== EXERCISE PROMPT ==
Restate, word for word, every line of the data.

◇ ◇ ◇ ◇ ◇ ◇ ◇

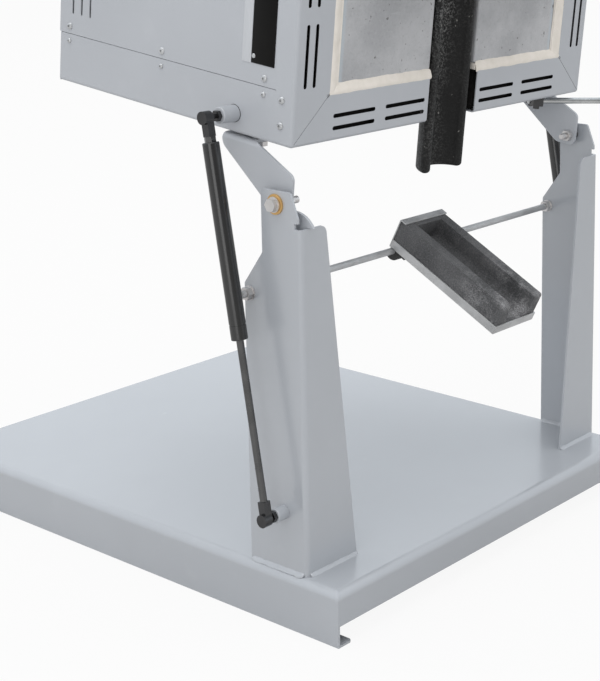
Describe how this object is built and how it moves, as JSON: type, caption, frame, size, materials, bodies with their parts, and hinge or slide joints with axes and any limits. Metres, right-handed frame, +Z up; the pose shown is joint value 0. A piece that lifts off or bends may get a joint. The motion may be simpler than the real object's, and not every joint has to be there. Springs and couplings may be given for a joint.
{
  "type": "tilting melting furnace",
  "caption": "Bench-top melting furnace with a heated square casing that tips between two uprights, a pouring spout, gas struts, a tilt lever and a hinged pouring chute.",
  "frame": {"origin": "centre of the four bench-fixing holes, which is the middle of the base's footprint, on the floor", "axes": "+Z up, -Y towards the side that the furnace pours to, X across, with the tilt lever on the +X side; shown in the pouring pose"},
  "size_m": [0.8143, 0.768, 1.157],
  "materials": {
    "casing_grey": "smooth light grey powder coat",
    "stand_grey": "smooth light grey powder coat",
    "zinc_steel": "zinc plated",
    "brass": "turned",
    "rubber": "moulded",
    "refractory": "cast, fine grained",
    "mortar": "trowelled",
    "graphite": "clay bonded, slightly sparkling",
    "fibre": "needled fibre board",
    "heater_ceramic": "fired",
    "black_steel": "black gloss paint",
    "bright_rod": "ground and plated",
    "grip_black": "moulded",
    "block_grey": "machined, worn in the groove"
  },
  "bodies": {
    "stand": {"base_tray": "stand_grey", "left_upright": "stand_grey", "right_upright": "stand_grey", "crossbar": "zinc_steel", "crossbar_nuts": "zinc_steel", "pivot_bushes": "brass", "lower_strut_spacers": "casing_grey", "lower_ball_studs": "zinc_steel"},
    "furnace": {"left_hinge_bracket": "casing_grey", "right_hinge_bracket": "casing_grey", "bracket_bolts": "zinc_steel", "pivot_bolts": "zinc_steel", "pivot_nuts": "zinc_steel", "front_wall": "casing_grey", "left_side_panel": "casing_grey", "right_side_panel": "casing_grey", "back_wall": "casing_grey", "bottom_plate": "casing_grey", "feet": "rubber", "top_frame": "casing_grey", "left_slab": "refractory", "right_slab": "refractory", "mortar_joint": "mortar", "crucible": "graphite", "pouring_spout": "graphite", "crucible_stand": "refractory", "insulation": "fibre", "heating_elements": "heater_ceramic", "thermocouple": "heater_ceramic", "terminal_box": "casing_grey", "cable_gland": "grip_black", "casing_screws": "zinc_steel", "upper_strut_spacers": "casing_grey", "tilt_lever": "zinc_steel", "lever_grip": "grip_black", "lever_clamp": "black_steel", "lid_hinge_base": "zinc_steel", "lid_hinge_pin": "zinc_steel"},
    "lid": {"lid_shell": "casing_grey", "lid_insulation": "fibre", "lid_handle": "zinc_steel", "lid_handle_grip": "grip_black", "lid_hinge_arm": "zinc_steel"},
    "chute": {"chute_tray": "zinc_steel", "chute_end_clip": "zinc_steel", "chute_block": "block_grey", "chute_clamp": "black_steel"},
    "left_strut_rod": {"left_rod": "bright_rod", "left_lower_socket": "zinc_steel"},
    "left_strut_cylinder": {"left_cylinder": "black_steel", "left_upper_joint": "zinc_steel"},
    "right_strut_rod": {"right_rod": "bright_rod", "right_lower_socket": "zinc_steel"},
    "right_strut_cylinder": {"right_cylinder": "black_steel", "right_upper_joint": "zinc_steel"}
  },
  "joints": [
    {"name": "furnace_tilt", "type": "hinge", "parent": "stand", "child": "furnace", "pos_m": [0, -0.266, 0.4665], "axis": [-1, 0, 0], "range_deg": [0, 96.4]},
    {"name": "lid_hinge", "type": "hinge", "parent": "furnace", "child": "lid", "pos_m": [0, -0.34091, 0.98558], "axis": [-1, 0, 0], "range_deg": [0, 100]},
    {"name": "chute_swing", "type": "hinge", "parent": "stand", "child": "chute", "pos_m": [0, -0.225, 0.365], "axis": [1, 0, 0], "range_deg": [-27, 60]},
    {"name": "left_strut_swing", "type": "hinge", "parent": "stand", "child": "left_strut_rod", "pos_m": [-0.304, -0.2688, 0.1291], "axis": [-1, 0, 0], "range_deg": [0, 7.88]},
    {"name": "left_strut_stroke", "type": "slide", "parent": "left_strut_rod", "child": "left_strut_cylinder", "axis": [0, -0.1694, -0.9855], "range_m": [0, 0.16081]},
    {"name": "right_strut_swing", "type": "hinge", "parent": "stand", "child": "right_strut_rod", "pos_m": [0.304, -0.2688, 0.1291], "axis": [-1, 0, 0], "range_deg": [0, 7.88]},
    {"name": "right_strut_stroke", "type": "slide", "parent": "right_strut_rod", "child": "right_strut_cylinder", "axis": [0, -0.1694, -0.9855], "range_m": [0, 0.16081]}
  ],
  "couplings": [
    {"joint": "left_strut_swing", "follows": "furnace_tilt", "ratio": 0.081665},
    {"joint": "left_strut_stroke", "follows": "furnace_tilt", "m_per_rad": 0.095458},
    {"joint": "right_strut_swing", "follows": "furnace_tilt", "ratio": 0.081665},
    {"joint": "right_strut_stroke", "follows": "furnace_tilt", "m_per_rad": 0.095458}
  ]
}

◇ ◇ ◇ ◇ ◇ ◇ ◇

== FULL OUTPUT ==
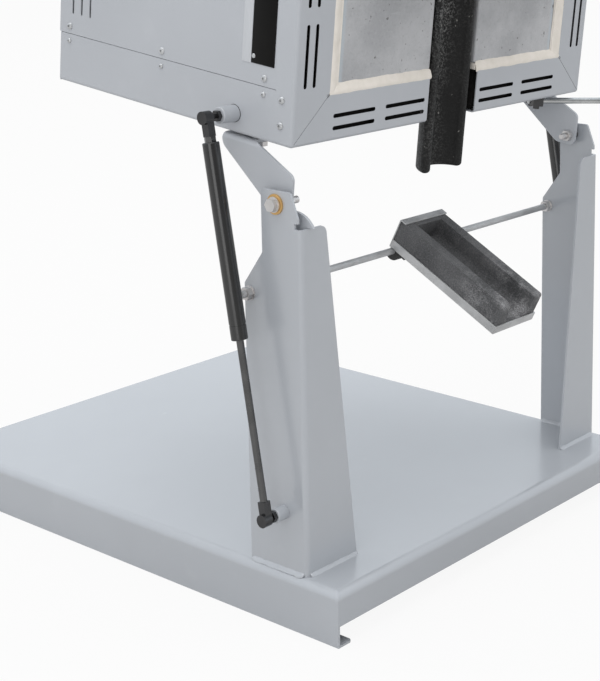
Describe how this object is built and how it moves, as JSON: type, caption, frame, size, materials, bodies with their parts, and hinge or slide joints with axes and any limits. Metres, right-handed frame, +Z up; the pose shown is joint value 0. A piece that lifts off or bends may get a joint. The motion may be simpler than the real object's, and not every joint has to be there. Springs and couplings may be given for a joint.
{
  "type": "tilting melting furnace",
  "caption": "Bench-top melting furnace with a heated square casing that tips between two uprights, a pouring spout, gas struts, a tilt lever and a hinged pouring chute.",
  "frame": {"origin": "centre of the four bench-fixing holes, which is the middle of the base's footprint, on the floor", "axes": "+Z up, -Y towards the side that the furnace pours to, X across, with the tilt lever on the +X side; shown in the pouring pose"},
  "size_m": [0.8143, 0.768, 1.157],
  "materials": {
    "casing_grey": "smooth light grey powder coat",
    "stand_grey": "smooth light grey powder coat",
    "zinc_steel": "zinc plated",
    "brass": "turned",
    "rubber": "moulded",
    "refractory": "cast, fine grained",
    "mortar": "trowelled",
    "graphite": "clay bonded, slightly sparkling",
    "fibre": "needled fibre board",
    "heater_ceramic": "fired",
    "black_steel": "black gloss paint",
    "bright_rod": "ground and plated",
    "grip_black": "moulded",
    "block_grey": "machined, worn in the groove"
  },
  "bodies": {
    "stand": {"base_tray": "stand_grey", "left_upright": "stand_grey", "right_upright": "stand_grey", "crossbar": "zinc_steel", "crossbar_nuts": "zinc_steel", "pivot_bushes": "brass", "lower_strut_spacers": "casing_grey", "lower_ball_studs": "zinc_steel"},
    "furnace": {"left_hinge_bracket": "casing_grey", "right_hinge_bracket": "casing_grey", "bracket_bolts": "zinc_steel", "pivot_bolts": "zinc_steel", "pivot_nuts": "zinc_steel", "front_wall": "casing_grey", "left_side_panel": "casing_grey", "right_side_panel": "casing_grey", "back_wall": "casing_grey", "bottom_plate": "casing_grey", "feet": "rubber", "top_frame": "casing_grey", "left_slab": "refractory", "right_slab": "refractory", "mortar_joint": "mortar", "crucible": "graphite", "pouring_spout": "graphite", "crucible_stand": "refractory", "insulation": "fibre", "heating_elements": "heater_ceramic", "thermocouple": "heater_ceramic", "terminal_box": "casing_grey", "cable_gland": "grip_black", "casing_screws": "zinc_steel", "upper_strut_spacers": "casing_grey", "tilt_lever": "zinc_steel", "lever_grip": "grip_black", "lever_clamp": "black_steel", "lid_hinge_base": "zinc_steel", "lid_hinge_pin": "zinc_steel"},
    "lid": {"lid_shell": "casing_grey", "lid_insulation": "fibre", "lid_handle": "zinc_steel", "lid_handle_grip": "grip_black", "lid_hinge_arm": "zinc_steel"},
    "chute": {"chute_tray": "zinc_steel", "chute_end_clip": "zinc_steel", "chute_block": "block_grey", "chute_clamp": "black_steel"},
    "left_strut_rod": {"left_rod": "bright_rod", "left_lower_socket": "zinc_steel"},
    "left_strut_cylinder": {"left_cylinder": "black_steel", "left_upper_joint": "zinc_steel"},
    "right_strut_rod": {"right_rod": "bright_rod", "right_lower_socket": "zinc_steel"},
    "right_strut_cylinder": {"right_cylinder": "black_steel", "right_upper_joint": "zinc_steel"}
  },
  "joints": [
    {"name": "furnace_tilt", "type": "hinge", "parent": "stand", "child": "furnace", "pos_m": [0, -0.266, 0.4665], "axis": [-1, 0, 0], "range_deg": [0, 96.4]},
    {"name": "lid_hinge", "type": "hinge", "parent": "furnace", "child": "lid", "pos_m": [0, -0.34091, 0.98558], "axis": [-1, 0, 0], "range_deg": [0, 100]},
    {"name": "chute_swing", "type": "hinge", "parent": "stand", "child": "chute", "pos_m": [0, -0.225, 0.365], "axis": [1, 0, 0], "range_deg": [-27, 60]},
    {"name": "left_strut_swing", "type": "hinge", "parent": "stand", "child": "left_strut_rod", "pos_m": [-0.304, -0.2688, 0.1291], "axis": [-1, 0, 0], "range_deg": [0, 7.88]},
    {"name": "left_strut_stroke", "type": "slide", "parent": "left_strut_rod", "child": "left_strut_cylinder", "axis": [0, -0.1694, -0.9855], "range_m": [0, 0.16081]},
    {"name": "right_strut_swing", "type": "hinge", "parent": "stand", "child": "right_strut_rod", "pos_m": [0.304, -0.2688, 0.1291], "axis": [-1, 0, 0], "range_deg": [0, 7.88]},
    {"name": "right_strut_stroke", "type": "slide", "parent": "right_strut_rod", "child": "right_strut_cylinder", "axis": [0, -0.1694, -0.9855], "range_m": [0, 0.16081]}
  ],
  "couplings": [
    {"joint": "left_strut_swing", "follows": "furnace_tilt", "ratio": 0.081665},
    {"joint": "left_strut_stroke", "follows": "furnace_tilt", "m_per_rad": 0.095458},
    {"joint": "right_strut_swing", "follows": "furnace_tilt", "ratio": 0.081665},
    {"joint": "right_strut_stroke", "follows": "furnace_tilt", "m_per_rad": 0.095458}
  ]
}